-- Work to complete --
Pull out every line below that contains the word "scene".

═══

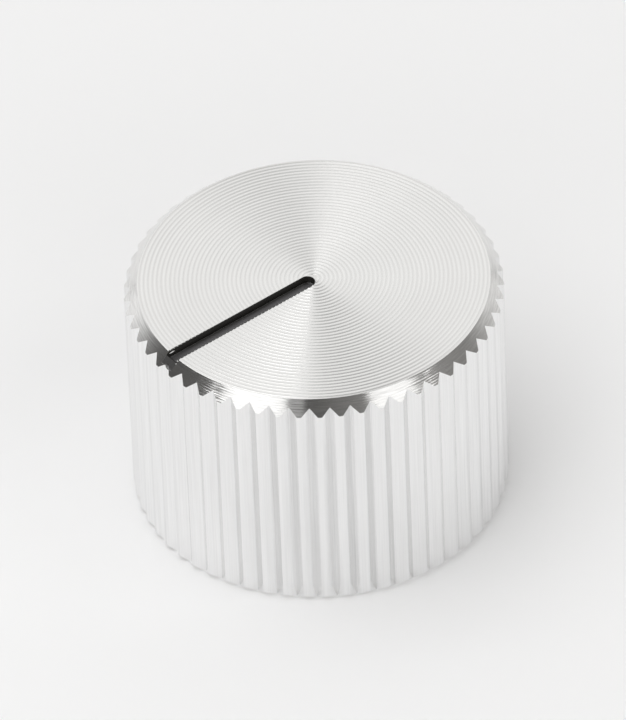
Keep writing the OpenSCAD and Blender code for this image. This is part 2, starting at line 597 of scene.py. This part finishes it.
def blend(material, factor, first, second):
    """A colour between two others."""
    mix = material.node_tree.nodes.new("ShaderNodeMix")
    mix.data_type = "RGBA"
    for socket, value in (("Factor", factor), ("A", first), ("B", second)):
        if isinstance(value, bpy.types.NodeSocket):
            material.node_tree.links.new(value, mix.inputs[socket])
        else:
            mix.inputs[socket].default_value = value
    return mix.outputs["Result"]


# The walls are black. The pool on the floor is greyer, with painted shade darkening it towards the wall
# on the -X side, and at the mouth the metal shows through.
wall_black = (0.0125, 0.0118, 0.0095, 1)
shaded_corner_black = (0.012, 0.0115, 0.0095, 1)
floor_grey = (0.12, 0.117, 0.12, 1)
floor_grey_at_mouth = (0.075, 0.073, 0.074, 1)
film_grey = (0.058, 0.057, 0.056, 1)
place_axes = black.node_tree.nodes.new("ShaderNodeSeparateXYZ")
black.node_tree.links.new(place_on(black), place_axes.inputs["Vector"])
pool = spread(black, place_axes.outputs["Z"], pool_z + 0.01 * mm, pool_z + 0.03 * mm, 1, 0)
outward = vector_math(black, "DOT_PRODUCT", place_on(black), (0, -1, -mouth_slope))
film = face_r + mouth_step - mouth_slope * top_z
mouth = spread(black, outward, film - 0.02 * mm, film - 0.005 * mm, 0, 1)
# Painted shade: the pool goes black towards the wall on the -X side.
far_wall_shade = spread(black, place_axes.outputs["X"], -0.47 * mm, -0.15 * mm, 0, 1)
near_mouth = spread(black, place_axes.outputs["Y"], 1.6 * mm - face_r, 0.2 * mm - face_r, 0, 1)
pool_grey = blend(black, near_mouth, blend(black, far_wall_shade, shaded_corner_black, floor_grey), floor_grey_at_mouth)
coated = blend(black, pool, wall_black, pool_grey)
black.node_tree.links.new(blend(black, mouth, coated, film_grey), enamel_shader.inputs["Base Color"])
relief(black, wiped, 0.002 * mm)
enamel.data.materials.clear()
enamel.data.materials.append(black)
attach(enamel, "root")
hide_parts("pointer_paint")


# ---- Set screw ---------------------------------------------------------------------------------
# An M3 cup-point grub screw of black-oxide steel, in the tapped hole opposite the pointer. A hexagon
# key turns it in against the shaft. It stands backed off, just clear of the bore.
screw_tip = 3.275 * mm
screw_length = 6 * mm
cup_r = thread_r / 2
end_chamfer = 0.25 * mm
screw_root_r = 1.193 * mm
key_w = 1.5 * mm
socket_r = key_w / 2 / math.cos(math.radians(30))
socket_depth = 1.6 * mm
socket_point = 0.4 * mm

screw = along_screw(threaded_rod("grub_screw", screw_root_r, thread_r, thread_length), thread_start)
clear_r = thread_r * 1.05
screw_outline = [
    (0, cup_r / 2), (cup_r, 0), (clear_r, clear_r - cup_r), (clear_r, screw_length - end_chamfer),
    (thread_r - end_chamfer, screw_length), (0, screw_length)]
cut(screw, along_screw(turned("screw_form", screw_outline, 64), screw_tip), "INTERSECT")
socket_start = screw_tip + screw_length - socket_depth
socket_end = socket_depth + past
socket_outline = [(0, -socket_point), (socket_r, 0), (socket_r, socket_end), (0, socket_end)]
cut(screw, along_screw(turned("socket_broach", socket_outline, 6), socket_start))
crisp(screw, 25)

oxide = bpy.data.materials.new("black_oxide_steel")
oxide.use_nodes = True
oxide_shader = oxide.node_tree.nodes["Principled BSDF"]
oxide_shader.inputs["Base Color"].default_value = (0.15, 0.15, 0.157, 1)
oxide_shader.inputs["Metallic"].default_value = 1
mottle = noise(oxide, lumps_place(oxide, 0.3 * mm, 0.3 * mm, 0.3 * mm), 4)
dull_and_shade(oxide, mottled(oxide, mottle, 0.75, 1.0))
oxide.node_tree.links.new(mottled(oxide, mottle, 0.48, 0.34), oxide_shader.inputs["Roughness"])
relief(oxide, mottle, 0.004 * mm)
screw.data.materials.clear()
screw.data.materials.append(oxide)
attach(screw, "root")
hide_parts("set_screw")


# ---- Floor -------------------------------------------------------------------------------------
# The knob stands on a wide sheet of plain white paper, laid flat on the bench. It is stage, and no
# part of the object.
reach = 3.0
floor_mesh = bpy.data.meshes.new("floor")
floor_corners = [(-reach, -reach, 0), (reach, -reach, 0), (reach, reach, 0), (-reach, reach, 0)]
floor_mesh.from_pydata(floor_corners, [], [(0, 1, 2, 3)])
floor = bpy.data.objects.new("floor", floor_mesh)
bpy.context.scene.collection.objects.link(floor)
paper = bpy.data.materials.new("paper")
paper.use_nodes = True
paper_shader = paper.node_tree.nodes["Principled BSDF"]
paper_shader.inputs["Base Color"].default_value = (0.93, 0.93, 0.93, 1)
paper_shader.inputs["Roughness"].default_value = 0.9
floor_mesh.materials.append(paper)


# ---- Camera ------------------------------------------------------------------------------------
# A very long lens on a stand looks down at the knob from the pointer's right, slightly canted. Its
# azimuth is counted from the pointer's direction towards +X.
camera_azimuth = math.radians(53.471)
camera_elevation = math.radians(42.782)
camera_roll = math.radians(-2.344)
camera_distance = 0.83627
camera_aim = (-1.177 * mm, 0.553 * mm, 8.9 * mm)

back = Vector((math.sin(camera_azimuth) * math.cos(camera_elevation),
               -math.cos(camera_azimuth) * math.cos(camera_elevation), math.sin(camera_elevation)))
camera = bpy.data.objects.new("camera", bpy.data.cameras.new("camera"))
camera.data.lens = 631.92
camera.data.sensor_width = 36
camera.location = Vector(camera_aim) + camera_distance * back
turn = (-back).to_track_quat("-Z", "Y").to_matrix().to_4x4() @ Matrix.Rotation(camera_roll, 4, "Z")
camera.rotation_euler = turn.to_euler()
bpy.context.scene.collection.objects.link(camera)
bpy.context.scene.camera = camera


# ---- Light -------------------------------------------------------------------------------------
# Six soft boxes hang level over the bench, with gaps that the bright metal mirrors as its darker
# sectors. Round them stand a pale backdrop, a reflector below the camera, and a dim room.
softbox_height = 0.8


def softbox(name, left, right, near, far, strength):
    """A level soft box: its edges in metres, seen from the camera's side, and its radiance."""
    lamp = bpy.data.lights.new(name, "AREA")
    lamp.shape = "RECTANGLE"
    lamp.size, lamp.size_y = right - left, far - near
    lamp.energy = strength * lamp.size * lamp.size_y * math.pi
    box = bpy.data.objects.new(name, lamp)
    box.matrix_world = (Matrix.Rotation(camera_azimuth, 4, "Z")
                        @ Matrix.Translation(((left + right) / 2, (near + far) / 2, softbox_height)))
    bpy.context.scene.collection.objects.link(box)


softbox("overhead_softbox", left=-0.93, right=-0.03, near=0.00, far=0.30, strength=1.59)
softbox("top_softbox", left=-0.93, right=-0.03, near=-0.42, far=0.00, strength=2.06)
softbox("left_softbox", left=-0.87, right=-0.27, near=-0.80, far=-0.42, strength=1.26)
softbox("left_spill", left=-0.27, right=-0.12, near=-0.80, far=-0.42, strength=0.32)
softbox("right_softbox", left=0.43, right=0.89, near=-0.80, far=-0.35, strength=0.98)
softbox("right_top_softbox", left=0.41, right=1.00, near=-0.35, far=0.00, strength=1.70)

# Directions in the world are counted with X to the camera's right, Y away from it and Z up.
world = bpy.data.worlds.new("studio")
bpy.context.scene.world = world
world.use_nodes = True
world_nodes = world.node_tree.nodes
world_links = world.node_tree.links
coord = world_nodes.new("ShaderNodeTexCoord")
turned_axes = world_nodes.new("ShaderNodeMapping")
turned_axes.inputs["Rotation"].default_value = (0, 0, -camera_azimuth)
world_links.new(coord.outputs["Generated"], turned_axes.inputs["Vector"])
axes = world_nodes.new("ShaderNodeSeparateXYZ")
world_links.new(turned_axes.outputs["Vector"], axes.inputs["Vector"])


def ramp(axis, low, high, at_low, at_high):
    """A smooth step along one axis, from one value below its range to another above it."""
    node = world_nodes.new("ShaderNodeMapRange")
    node.interpolation_type = "SMOOTHSTEP"
    for name, number in (("From Min", low), ("From Max", high), ("To Min", at_low), ("To Max", at_high)):
        node.inputs[name].default_value = number
    world_links.new(axes.outputs[axis], node.inputs["Value"])
    return node.outputs["Result"]


def combine(operation, first, *others):
    """One value from several, by the same operation."""
    for other in others:
        node = world_nodes.new("ShaderNodeMath")
        node.operation = operation
        world_links.new(first, node.inputs[0])
        world_links.new(other, node.inputs[1])
        first = node.outputs["Value"]
    return first


def glow(strength, colour):
    """Light from all round, as strong in each direction as the strength says there."""
    background = world_nodes.new("ShaderNodeBackground")
    background.inputs["Color"].default_value = (*colour, 1)
    world_links.new(strength, background.inputs["Strength"])
    return background.outputs["Background"]


# The backdrop curves up behind the bench from its foot, past its knee, to its brow. It is lit from the
# left, so that it falls off to the right of its middle line, most of all above the brow.
foot, knee, brow = (0.12, 0.34), (0.45, 0.62), (0.81, 0.90)
middle_line = (-0.08, 0.08)
behind = combine("MULTIPLY", ramp("Y", 0.10, 0.42, 0, 1), ramp("X", -0.95, -0.60, 0.15, 1),
                 ramp("X", 0.42, 0.78, 1, 0.30))
backdrop_top = combine("MULTIPLY", behind, ramp("Z", *brow, 0, 1), ramp("X", *middle_line, 0.93, 0.34))
backdrop_middle = combine("MULTIPLY", behind, ramp("Z", *knee, 0, 1), ramp("Z", *brow, 1, 0),
                          ramp("X", *middle_line, 0.87, 0.79))
backdrop_foot = combine("MULTIPLY", behind, ramp("Z", *knee, 0.70, 0), ramp("Z", *foot, 0, 1))
reflector = combine("MULTIPLY", ramp("Y", -0.75, -0.40, 1.8, 0), ramp("Z", 0.04, 0.12, 0, 1),
                    ramp("Z", 0.48, 0.62, 1, 0))
horizon = combine("MULTIPLY", ramp("Z", *foot, 1, 0), ramp("Y", -0.3, 0.3, 0.5, 1),
                  ramp("X", -0.3, 0.3, 0.85, 0.53))
pale_light = combine("ADD", backdrop_top, backdrop_middle, backdrop_foot, reflector, horizon)
room_light = ramp("X", -0.2, 0.6, 0.10, 0.265)
both = world_nodes.new("ShaderNodeAddShader")
world_links.new(glow(pale_light, (1, 1, 1)), both.inputs[0])
world_links.new(glow(room_light, (1, 0.98, 0.955)), both.inputs[1])
world_links.new(both.outputs["Shader"], world_nodes["World Output"].inputs["Surface"])

bpy.context.scene.view_settings.view_transform = "Standard"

═══

-- Answer to this task --
Keep writing the OpenSCAD and Blender code for this image. This is part 2, starting at line 597 of scene.py. This part finishes it.
bpy.context.scene.collection.objects.link(floor)
bpy.context.scene.collection.objects.link(camera)
bpy.context.scene.camera = camera
    bpy.context.scene.collection.objects.link(box)
bpy.context.scene.world = world
bpy.context.scene.view_settings.view_transform = "Standard"